Below are some entries; can you quote all of them exactly?

Rows from a 3D modeling dataset
· · · · · · ·
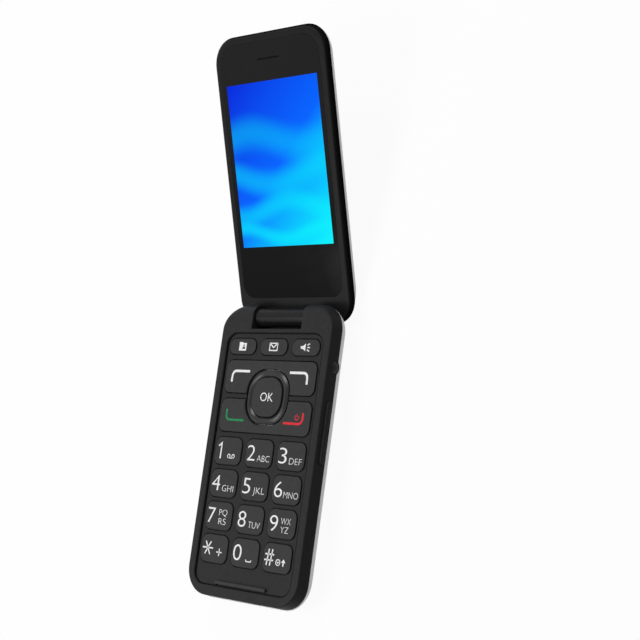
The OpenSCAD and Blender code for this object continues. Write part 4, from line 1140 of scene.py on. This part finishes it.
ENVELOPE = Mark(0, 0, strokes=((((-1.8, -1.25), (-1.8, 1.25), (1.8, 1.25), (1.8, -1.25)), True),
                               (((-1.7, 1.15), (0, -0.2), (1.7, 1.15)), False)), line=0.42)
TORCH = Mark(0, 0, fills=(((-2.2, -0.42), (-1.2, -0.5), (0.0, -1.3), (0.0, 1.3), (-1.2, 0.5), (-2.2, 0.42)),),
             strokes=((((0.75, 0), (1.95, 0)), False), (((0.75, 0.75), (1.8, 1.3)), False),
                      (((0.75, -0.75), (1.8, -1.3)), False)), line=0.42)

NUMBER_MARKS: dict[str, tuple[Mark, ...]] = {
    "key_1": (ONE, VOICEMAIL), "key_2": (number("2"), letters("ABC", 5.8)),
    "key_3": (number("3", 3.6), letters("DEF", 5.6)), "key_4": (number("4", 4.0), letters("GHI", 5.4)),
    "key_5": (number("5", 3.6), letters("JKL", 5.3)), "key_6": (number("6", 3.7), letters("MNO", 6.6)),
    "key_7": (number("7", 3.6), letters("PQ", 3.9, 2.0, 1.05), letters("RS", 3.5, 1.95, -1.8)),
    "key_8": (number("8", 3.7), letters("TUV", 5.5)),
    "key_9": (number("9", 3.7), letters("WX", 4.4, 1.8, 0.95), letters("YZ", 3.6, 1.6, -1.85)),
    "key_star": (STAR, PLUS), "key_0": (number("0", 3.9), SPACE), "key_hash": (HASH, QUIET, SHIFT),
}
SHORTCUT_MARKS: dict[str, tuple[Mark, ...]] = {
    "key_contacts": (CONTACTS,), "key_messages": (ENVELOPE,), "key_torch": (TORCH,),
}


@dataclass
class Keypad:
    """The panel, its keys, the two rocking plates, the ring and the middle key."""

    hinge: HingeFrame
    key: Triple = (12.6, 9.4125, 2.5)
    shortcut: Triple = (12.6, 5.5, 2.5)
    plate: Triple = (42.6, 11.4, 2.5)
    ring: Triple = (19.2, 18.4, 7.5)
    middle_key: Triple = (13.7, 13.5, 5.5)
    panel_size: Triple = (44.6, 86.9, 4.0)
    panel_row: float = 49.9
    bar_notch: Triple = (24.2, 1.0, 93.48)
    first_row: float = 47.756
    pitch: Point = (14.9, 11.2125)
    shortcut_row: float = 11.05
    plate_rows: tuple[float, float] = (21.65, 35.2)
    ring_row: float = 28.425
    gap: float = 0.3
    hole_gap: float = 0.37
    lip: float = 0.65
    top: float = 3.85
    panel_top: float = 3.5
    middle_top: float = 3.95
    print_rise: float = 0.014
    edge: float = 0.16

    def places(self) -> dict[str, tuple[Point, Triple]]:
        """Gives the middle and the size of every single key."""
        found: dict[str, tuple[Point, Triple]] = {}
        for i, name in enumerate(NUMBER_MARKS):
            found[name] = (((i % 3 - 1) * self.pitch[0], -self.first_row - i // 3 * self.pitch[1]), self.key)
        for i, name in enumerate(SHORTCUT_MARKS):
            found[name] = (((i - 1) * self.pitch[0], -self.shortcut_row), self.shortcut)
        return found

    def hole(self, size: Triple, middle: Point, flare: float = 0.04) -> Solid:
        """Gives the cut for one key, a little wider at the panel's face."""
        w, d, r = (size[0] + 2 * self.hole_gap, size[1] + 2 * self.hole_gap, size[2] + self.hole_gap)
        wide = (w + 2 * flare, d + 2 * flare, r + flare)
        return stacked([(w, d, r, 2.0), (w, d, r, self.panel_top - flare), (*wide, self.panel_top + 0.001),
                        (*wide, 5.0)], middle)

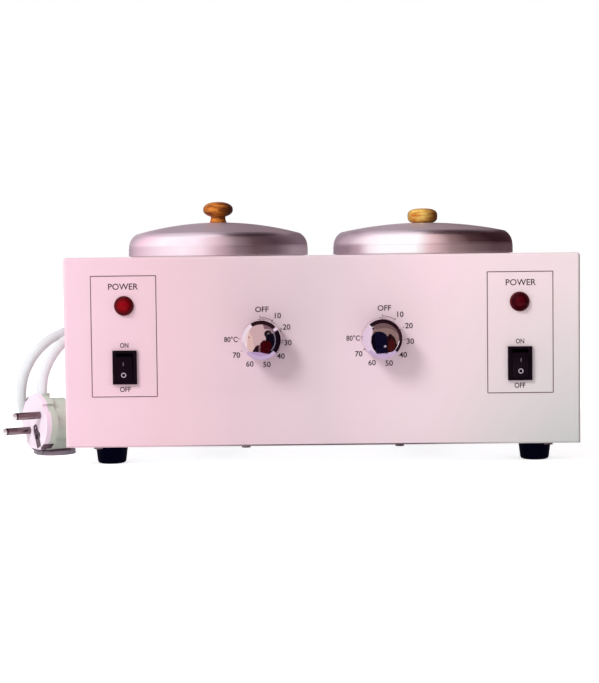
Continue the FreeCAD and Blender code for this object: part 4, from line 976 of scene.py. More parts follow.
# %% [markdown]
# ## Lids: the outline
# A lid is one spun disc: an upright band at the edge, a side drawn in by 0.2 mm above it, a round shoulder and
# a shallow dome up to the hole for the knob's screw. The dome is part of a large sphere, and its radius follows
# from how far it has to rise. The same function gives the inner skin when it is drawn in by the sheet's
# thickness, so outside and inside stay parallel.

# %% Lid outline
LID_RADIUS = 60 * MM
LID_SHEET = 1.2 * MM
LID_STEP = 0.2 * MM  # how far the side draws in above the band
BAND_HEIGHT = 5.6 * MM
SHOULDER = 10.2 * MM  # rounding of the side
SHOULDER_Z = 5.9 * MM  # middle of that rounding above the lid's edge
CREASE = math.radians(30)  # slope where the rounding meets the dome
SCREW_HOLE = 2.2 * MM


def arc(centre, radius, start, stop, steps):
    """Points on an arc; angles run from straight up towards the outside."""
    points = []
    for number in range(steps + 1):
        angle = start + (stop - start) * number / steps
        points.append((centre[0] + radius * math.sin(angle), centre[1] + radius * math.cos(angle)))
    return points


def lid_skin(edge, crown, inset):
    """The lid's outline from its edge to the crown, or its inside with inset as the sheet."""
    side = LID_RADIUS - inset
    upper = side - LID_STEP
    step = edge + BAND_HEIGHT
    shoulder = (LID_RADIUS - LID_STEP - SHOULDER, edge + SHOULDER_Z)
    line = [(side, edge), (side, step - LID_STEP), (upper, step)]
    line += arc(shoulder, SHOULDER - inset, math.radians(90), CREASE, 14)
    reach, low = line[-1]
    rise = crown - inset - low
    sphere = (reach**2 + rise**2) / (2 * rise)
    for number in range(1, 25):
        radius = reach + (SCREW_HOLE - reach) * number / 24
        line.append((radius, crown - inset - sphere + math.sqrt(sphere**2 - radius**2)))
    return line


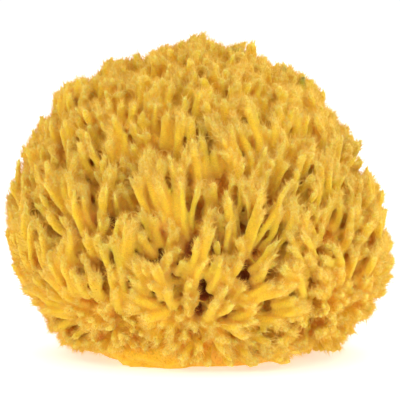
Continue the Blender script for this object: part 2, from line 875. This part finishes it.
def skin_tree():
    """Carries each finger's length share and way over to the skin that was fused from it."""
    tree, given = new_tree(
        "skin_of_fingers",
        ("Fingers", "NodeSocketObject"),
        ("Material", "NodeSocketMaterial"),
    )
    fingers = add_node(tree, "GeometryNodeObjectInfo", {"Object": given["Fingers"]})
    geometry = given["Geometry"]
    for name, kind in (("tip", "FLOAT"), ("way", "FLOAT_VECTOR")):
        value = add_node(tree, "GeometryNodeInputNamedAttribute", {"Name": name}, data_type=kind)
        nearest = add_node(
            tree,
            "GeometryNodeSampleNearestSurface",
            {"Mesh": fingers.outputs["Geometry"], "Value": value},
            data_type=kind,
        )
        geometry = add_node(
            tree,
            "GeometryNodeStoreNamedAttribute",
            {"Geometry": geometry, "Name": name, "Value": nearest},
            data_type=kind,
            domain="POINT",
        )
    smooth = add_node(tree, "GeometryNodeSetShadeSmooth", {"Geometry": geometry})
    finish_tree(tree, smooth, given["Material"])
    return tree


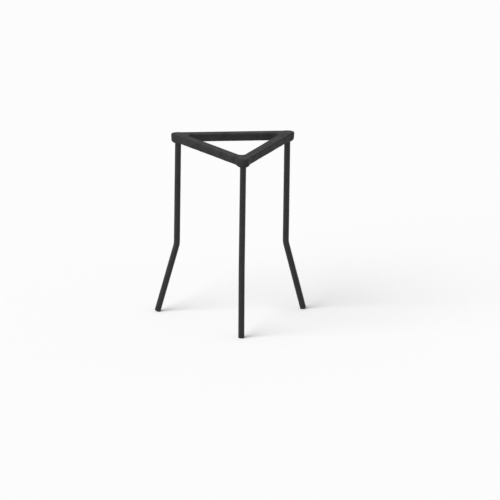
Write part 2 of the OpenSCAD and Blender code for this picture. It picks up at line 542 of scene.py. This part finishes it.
· · · · · · ·
Exercise response:
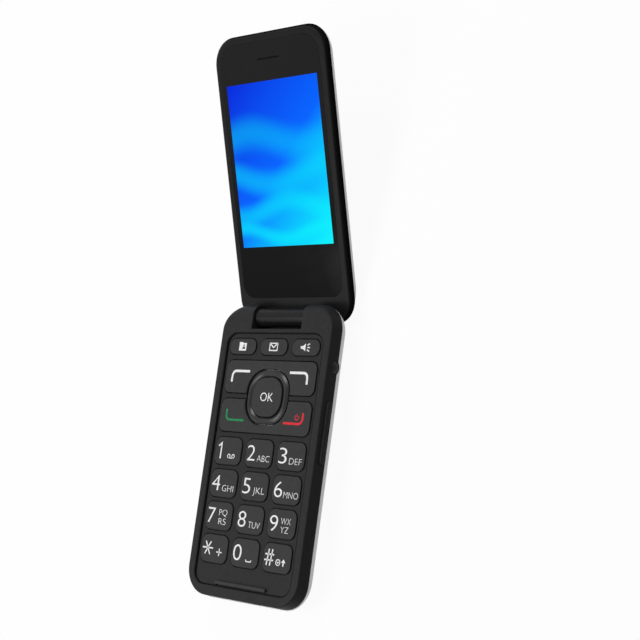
The OpenSCAD and Blender code for this object continues. Write part 4, from line 1140 of scene.py on. This part finishes it.
ENVELOPE = Mark(0, 0, strokes=((((-1.8, -1.25), (-1.8, 1.25), (1.8, 1.25), (1.8, -1.25)), True),
                               (((-1.7, 1.15), (0, -0.2), (1.7, 1.15)), False)), line=0.42)
TORCH = Mark(0, 0, fills=(((-2.2, -0.42), (-1.2, -0.5), (0.0, -1.3), (0.0, 1.3), (-1.2, 0.5), (-2.2, 0.42)),),
             strokes=((((0.75, 0), (1.95, 0)), False), (((0.75, 0.75), (1.8, 1.3)), False),
                      (((0.75, -0.75), (1.8, -1.3)), False)), line=0.42)

NUMBER_MARKS: dict[str, tuple[Mark, ...]] = {
    "key_1": (ONE, VOICEMAIL), "key_2": (number("2"), letters("ABC", 5.8)),
    "key_3": (number("3", 3.6), letters("DEF", 5.6)), "key_4": (number("4", 4.0), letters("GHI", 5.4)),
    "key_5": (number("5", 3.6), letters("JKL", 5.3)), "key_6": (number("6", 3.7), letters("MNO", 6.6)),
    "key_7": (number("7", 3.6), letters("PQ", 3.9, 2.0, 1.05), letters("RS", 3.5, 1.95, -1.8)),
    "key_8": (number("8", 3.7), letters("TUV", 5.5)),
    "key_9": (number("9", 3.7), letters("WX", 4.4, 1.8, 0.95), letters("YZ", 3.6, 1.6, -1.85)),
    "key_star": (STAR, PLUS), "key_0": (number("0", 3.9), SPACE), "key_hash": (HASH, QUIET, SHIFT),
}
SHORTCUT_MARKS: dict[str, tuple[Mark, ...]] = {
    "key_contacts": (CONTACTS,), "key_messages": (ENVELOPE,), "key_torch": (TORCH,),
}


@dataclass
class Keypad:
    """The panel, its keys, the two rocking plates, the ring and the middle key."""

    hinge: HingeFrame
    key: Triple = (12.6, 9.4125, 2.5)
    shortcut: Triple = (12.6, 5.5, 2.5)
    plate: Triple = (42.6, 11.4, 2.5)
    ring: Triple = (19.2, 18.4, 7.5)
    middle_key: Triple = (13.7, 13.5, 5.5)
    panel_size: Triple = (44.6, 86.9, 4.0)
    panel_row: float = 49.9
    bar_notch: Triple = (24.2, 1.0, 93.48)
    first_row: float = 47.756
    pitch: Point = (14.9, 11.2125)
    shortcut_row: float = 11.05
    plate_rows: tuple[float, float] = (21.65, 35.2)
    ring_row: float = 28.425
    gap: float = 0.3
    hole_gap: float = 0.37
    lip: float = 0.65
    top: float = 3.85
    panel_top: float = 3.5
    middle_top: float = 3.95
    print_rise: float = 0.014
    edge: float = 0.16

    def places(self) -> dict[str, tuple[Point, Triple]]:
        """Gives the middle and the size of every single key."""
        found: dict[str, tuple[Point, Triple]] = {}
        for i, name in enumerate(NUMBER_MARKS):
            found[name] = (((i % 3 - 1) * self.pitch[0], -self.first_row - i // 3 * self.pitch[1]), self.key)
        for i, name in enumerate(SHORTCUT_MARKS):
            found[name] = (((i - 1) * self.pitch[0], -self.shortcut_row), self.shortcut)
        return found

    def hole(self, size: Triple, middle: Point, flare: float = 0.04) -> Solid:
        """Gives the cut for one key, a little wider at the panel's face."""
        w, d, r = (size[0] + 2 * self.hole_gap, size[1] + 2 * self.hole_gap, size[2] + self.hole_gap)
        wide = (w + 2 * flare, d + 2 * flare, r + flare)
        return stacked([(w, d, r, 2.0), (w, d, r, self.panel_top - flare), (*wide, self.panel_top + 0.001),
                        (*wide, 5.0)], middle)

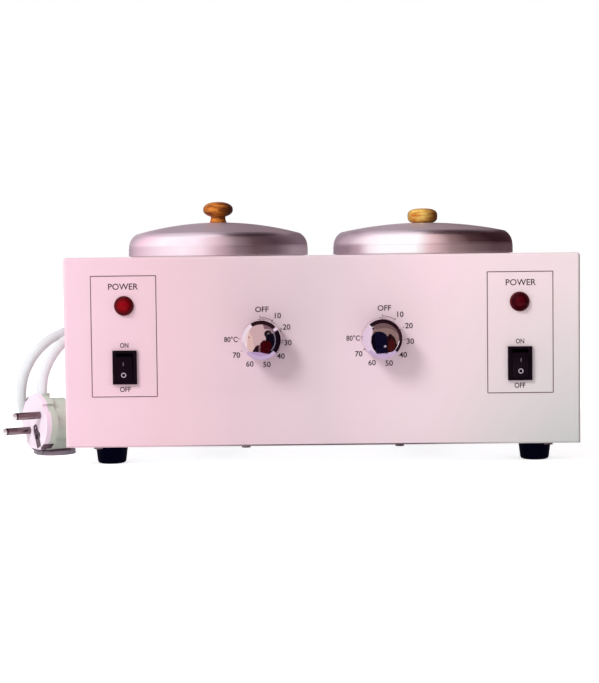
Continue the FreeCAD and Blender code for this object: part 4, from line 976 of scene.py. More parts follow.
# %% [markdown]
# ## Lids: the outline
# A lid is one spun disc: an upright band at the edge, a side drawn in by 0.2 mm above it, a round shoulder and
# a shallow dome up to the hole for the knob's screw. The dome is part of a large sphere, and its radius follows
# from how far it has to rise. The same function gives the inner skin when it is drawn in by the sheet's
# thickness, so outside and inside stay parallel.

# %% Lid outline
LID_RADIUS = 60 * MM
LID_SHEET = 1.2 * MM
LID_STEP = 0.2 * MM  # how far the side draws in above the band
BAND_HEIGHT = 5.6 * MM
SHOULDER = 10.2 * MM  # rounding of the side
SHOULDER_Z = 5.9 * MM  # middle of that rounding above the lid's edge
CREASE = math.radians(30)  # slope where the rounding meets the dome
SCREW_HOLE = 2.2 * MM


def arc(centre, radius, start, stop, steps):
    """Points on an arc; angles run from straight up towards the outside."""
    points = []
    for number in range(steps + 1):
        angle = start + (stop - start) * number / steps
        points.append((centre[0] + radius * math.sin(angle), centre[1] + radius * math.cos(angle)))
    return points


def lid_skin(edge, crown, inset):
    """The lid's outline from its edge to the crown, or its inside with inset as the sheet."""
    side = LID_RADIUS - inset
    upper = side - LID_STEP
    step = edge + BAND_HEIGHT
    shoulder = (LID_RADIUS - LID_STEP - SHOULDER, edge + SHOULDER_Z)
    line = [(side, edge), (side, step - LID_STEP), (upper, step)]
    line += arc(shoulder, SHOULDER - inset, math.radians(90), CREASE, 14)
    reach, low = line[-1]
    rise = crown - inset - low
    sphere = (reach**2 + rise**2) / (2 * rise)
    for number in range(1, 25):
        radius = reach + (SCREW_HOLE - reach) * number / 24
        line.append((radius, crown - inset - sphere + math.sqrt(sphere**2 - radius**2)))
    return line


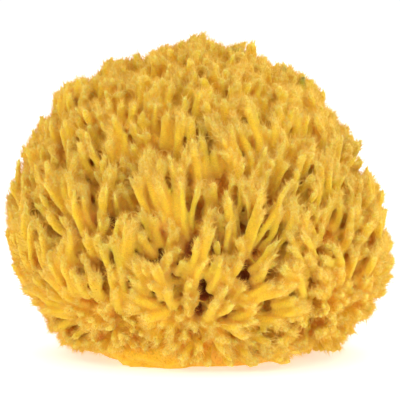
Continue the Blender script for this object: part 2, from line 875. This part finishes it.
def skin_tree():
    """Carries each finger's length share and way over to the skin that was fused from it."""
    tree, given = new_tree(
        "skin_of_fingers",
        ("Fingers", "NodeSocketObject"),
        ("Material", "NodeSocketMaterial"),
    )
    fingers = add_node(tree, "GeometryNodeObjectInfo", {"Object": given["Fingers"]})
    geometry = given["Geometry"]
    for name, kind in (("tip", "FLOAT"), ("way", "FLOAT_VECTOR")):
        value = add_node(tree, "GeometryNodeInputNamedAttribute", {"Name": name}, data_type=kind)
        nearest = add_node(
            tree,
            "GeometryNodeSampleNearestSurface",
            {"Mesh": fingers.outputs["Geometry"], "Value": value},
            data_type=kind,
        )
        geometry = add_node(
            tree,
            "GeometryNodeStoreNamedAttribute",
            {"Geometry": geometry, "Name": name, "Value": nearest},
            data_type=kind,
            domain="POINT",
        )
    smooth = add_node(tree, "GeometryNodeSetShadeSmooth", {"Geometry": geometry})
    finish_tree(tree, smooth, given["Material"])
    return tree


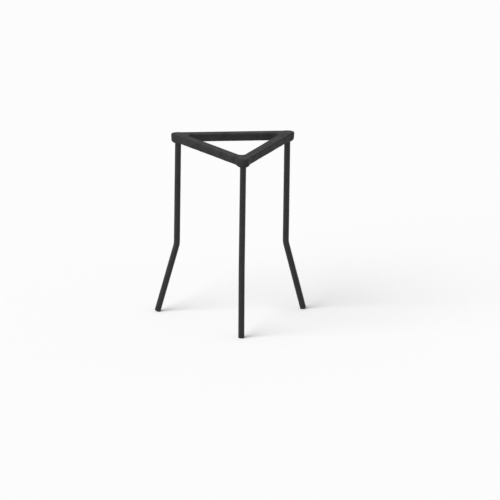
Write part 2 of the OpenSCAD and Blender code for this picture. It picks up at line 542 of scene.py. This part finishes it.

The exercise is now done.